* YOUR TASK
Below this line is the material. Write out only its lines from the one containing "cad_parts[node].hide_render = cad_parts[node].hide_viewport" through the one containing "imported = [obj", both kept, exactly.

* AVAILABLE DATA
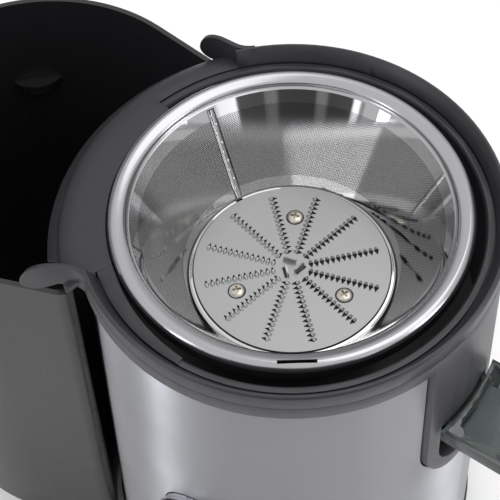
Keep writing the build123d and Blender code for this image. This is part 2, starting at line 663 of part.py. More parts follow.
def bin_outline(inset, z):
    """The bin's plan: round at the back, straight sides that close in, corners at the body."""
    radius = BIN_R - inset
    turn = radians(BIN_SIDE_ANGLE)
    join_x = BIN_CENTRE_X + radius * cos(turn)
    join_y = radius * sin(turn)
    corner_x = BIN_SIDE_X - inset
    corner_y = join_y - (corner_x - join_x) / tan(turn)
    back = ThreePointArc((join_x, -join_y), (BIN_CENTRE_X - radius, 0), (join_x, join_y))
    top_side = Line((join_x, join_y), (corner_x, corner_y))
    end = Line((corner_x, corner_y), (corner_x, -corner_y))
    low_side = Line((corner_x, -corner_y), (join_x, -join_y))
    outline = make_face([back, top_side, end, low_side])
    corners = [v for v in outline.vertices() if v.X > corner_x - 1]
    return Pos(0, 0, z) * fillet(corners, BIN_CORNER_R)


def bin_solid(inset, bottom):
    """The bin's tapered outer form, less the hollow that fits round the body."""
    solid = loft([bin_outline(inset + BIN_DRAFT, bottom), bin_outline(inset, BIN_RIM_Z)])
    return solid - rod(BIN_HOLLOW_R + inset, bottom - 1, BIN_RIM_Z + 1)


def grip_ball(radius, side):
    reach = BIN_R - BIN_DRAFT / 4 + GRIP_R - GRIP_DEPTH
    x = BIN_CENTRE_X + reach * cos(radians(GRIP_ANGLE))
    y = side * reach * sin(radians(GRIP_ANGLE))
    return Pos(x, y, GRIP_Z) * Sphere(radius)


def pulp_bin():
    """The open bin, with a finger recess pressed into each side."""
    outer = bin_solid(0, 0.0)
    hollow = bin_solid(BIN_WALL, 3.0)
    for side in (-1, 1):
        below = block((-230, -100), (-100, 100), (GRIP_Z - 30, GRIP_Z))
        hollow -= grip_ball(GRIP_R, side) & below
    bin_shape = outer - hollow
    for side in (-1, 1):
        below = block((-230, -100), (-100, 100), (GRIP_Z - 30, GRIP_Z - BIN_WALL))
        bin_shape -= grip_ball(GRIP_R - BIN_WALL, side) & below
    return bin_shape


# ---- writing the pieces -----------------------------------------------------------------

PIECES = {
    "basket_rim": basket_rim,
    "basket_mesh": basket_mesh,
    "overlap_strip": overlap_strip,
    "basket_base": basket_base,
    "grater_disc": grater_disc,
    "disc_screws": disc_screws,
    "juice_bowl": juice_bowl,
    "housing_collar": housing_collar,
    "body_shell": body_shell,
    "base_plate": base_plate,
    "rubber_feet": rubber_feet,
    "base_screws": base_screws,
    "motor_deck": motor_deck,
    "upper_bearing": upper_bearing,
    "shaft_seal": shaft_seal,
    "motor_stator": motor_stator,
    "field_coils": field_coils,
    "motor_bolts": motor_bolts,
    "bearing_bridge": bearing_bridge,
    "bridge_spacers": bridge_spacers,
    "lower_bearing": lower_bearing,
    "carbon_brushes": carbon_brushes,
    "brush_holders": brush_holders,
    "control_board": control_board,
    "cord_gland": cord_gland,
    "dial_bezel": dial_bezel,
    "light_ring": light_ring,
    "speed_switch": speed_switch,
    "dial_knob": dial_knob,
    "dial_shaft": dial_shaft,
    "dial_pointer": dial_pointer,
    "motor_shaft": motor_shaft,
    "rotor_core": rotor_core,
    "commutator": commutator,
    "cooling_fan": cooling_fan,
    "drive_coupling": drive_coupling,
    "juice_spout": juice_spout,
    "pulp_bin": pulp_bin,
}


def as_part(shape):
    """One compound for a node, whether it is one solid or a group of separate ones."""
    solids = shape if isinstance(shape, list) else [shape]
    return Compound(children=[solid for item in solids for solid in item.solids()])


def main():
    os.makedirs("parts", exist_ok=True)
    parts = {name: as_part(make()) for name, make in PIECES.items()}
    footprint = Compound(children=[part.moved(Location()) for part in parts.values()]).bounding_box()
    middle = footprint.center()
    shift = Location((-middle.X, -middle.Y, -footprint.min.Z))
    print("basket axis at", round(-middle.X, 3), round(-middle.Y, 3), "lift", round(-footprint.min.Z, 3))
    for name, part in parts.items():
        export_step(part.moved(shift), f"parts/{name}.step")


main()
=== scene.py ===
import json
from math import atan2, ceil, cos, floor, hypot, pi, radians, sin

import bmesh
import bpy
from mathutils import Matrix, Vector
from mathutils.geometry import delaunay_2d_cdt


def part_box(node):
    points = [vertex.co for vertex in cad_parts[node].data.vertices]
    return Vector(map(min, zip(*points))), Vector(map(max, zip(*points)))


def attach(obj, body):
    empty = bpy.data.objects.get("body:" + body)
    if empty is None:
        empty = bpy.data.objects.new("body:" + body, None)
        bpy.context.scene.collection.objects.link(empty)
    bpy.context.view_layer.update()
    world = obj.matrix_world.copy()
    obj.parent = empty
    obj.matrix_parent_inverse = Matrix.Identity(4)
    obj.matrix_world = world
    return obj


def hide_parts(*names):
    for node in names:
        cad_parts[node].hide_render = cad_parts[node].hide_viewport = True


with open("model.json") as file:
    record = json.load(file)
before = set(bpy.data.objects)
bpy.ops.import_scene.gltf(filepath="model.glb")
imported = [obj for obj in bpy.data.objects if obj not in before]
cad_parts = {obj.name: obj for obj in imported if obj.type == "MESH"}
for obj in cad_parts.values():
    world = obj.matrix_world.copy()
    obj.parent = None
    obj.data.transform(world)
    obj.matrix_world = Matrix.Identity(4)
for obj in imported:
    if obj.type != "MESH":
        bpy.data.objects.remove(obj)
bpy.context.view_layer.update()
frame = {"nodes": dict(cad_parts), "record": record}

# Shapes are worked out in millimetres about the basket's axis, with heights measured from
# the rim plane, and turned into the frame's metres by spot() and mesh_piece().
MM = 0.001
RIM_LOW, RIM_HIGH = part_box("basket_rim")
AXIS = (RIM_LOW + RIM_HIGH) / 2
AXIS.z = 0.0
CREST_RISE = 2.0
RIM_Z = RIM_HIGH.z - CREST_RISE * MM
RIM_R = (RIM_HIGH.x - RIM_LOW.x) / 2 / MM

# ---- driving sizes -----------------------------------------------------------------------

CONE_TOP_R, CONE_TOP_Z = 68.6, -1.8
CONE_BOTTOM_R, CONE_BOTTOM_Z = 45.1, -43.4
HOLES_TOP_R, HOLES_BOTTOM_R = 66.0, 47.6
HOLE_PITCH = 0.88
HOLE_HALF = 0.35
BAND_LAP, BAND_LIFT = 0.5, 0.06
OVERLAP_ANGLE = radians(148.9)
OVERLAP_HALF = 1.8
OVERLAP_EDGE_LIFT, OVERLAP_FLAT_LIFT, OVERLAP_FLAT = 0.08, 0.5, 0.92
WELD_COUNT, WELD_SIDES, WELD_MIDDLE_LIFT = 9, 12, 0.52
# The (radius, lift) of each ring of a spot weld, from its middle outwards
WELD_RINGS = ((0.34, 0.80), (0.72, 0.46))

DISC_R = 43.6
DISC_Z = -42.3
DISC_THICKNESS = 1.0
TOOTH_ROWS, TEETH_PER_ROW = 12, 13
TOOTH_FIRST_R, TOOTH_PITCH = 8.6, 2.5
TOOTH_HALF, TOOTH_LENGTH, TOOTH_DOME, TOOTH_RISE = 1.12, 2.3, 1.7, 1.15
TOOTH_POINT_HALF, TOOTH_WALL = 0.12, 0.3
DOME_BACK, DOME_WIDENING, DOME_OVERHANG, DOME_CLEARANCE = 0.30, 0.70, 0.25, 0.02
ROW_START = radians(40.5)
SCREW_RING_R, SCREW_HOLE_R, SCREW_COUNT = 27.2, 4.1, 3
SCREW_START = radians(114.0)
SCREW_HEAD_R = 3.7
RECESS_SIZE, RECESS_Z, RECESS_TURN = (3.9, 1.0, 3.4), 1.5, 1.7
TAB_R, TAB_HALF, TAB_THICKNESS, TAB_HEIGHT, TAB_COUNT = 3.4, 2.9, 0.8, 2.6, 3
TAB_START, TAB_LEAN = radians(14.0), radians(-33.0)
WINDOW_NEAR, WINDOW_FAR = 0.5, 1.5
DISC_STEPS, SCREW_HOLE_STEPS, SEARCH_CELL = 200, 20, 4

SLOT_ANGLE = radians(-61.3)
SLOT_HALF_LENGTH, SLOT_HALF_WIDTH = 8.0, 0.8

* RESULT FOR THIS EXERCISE
        cad_parts[node].hide_render = cad_parts[node].hide_viewport = True


with open("model.json") as file:
    record = json.load(file)
before = set(bpy.data.objects)
bpy.ops.import_scene.gltf(filepath="model.glb")
imported = [obj for obj in bpy.data.objects if obj not in before]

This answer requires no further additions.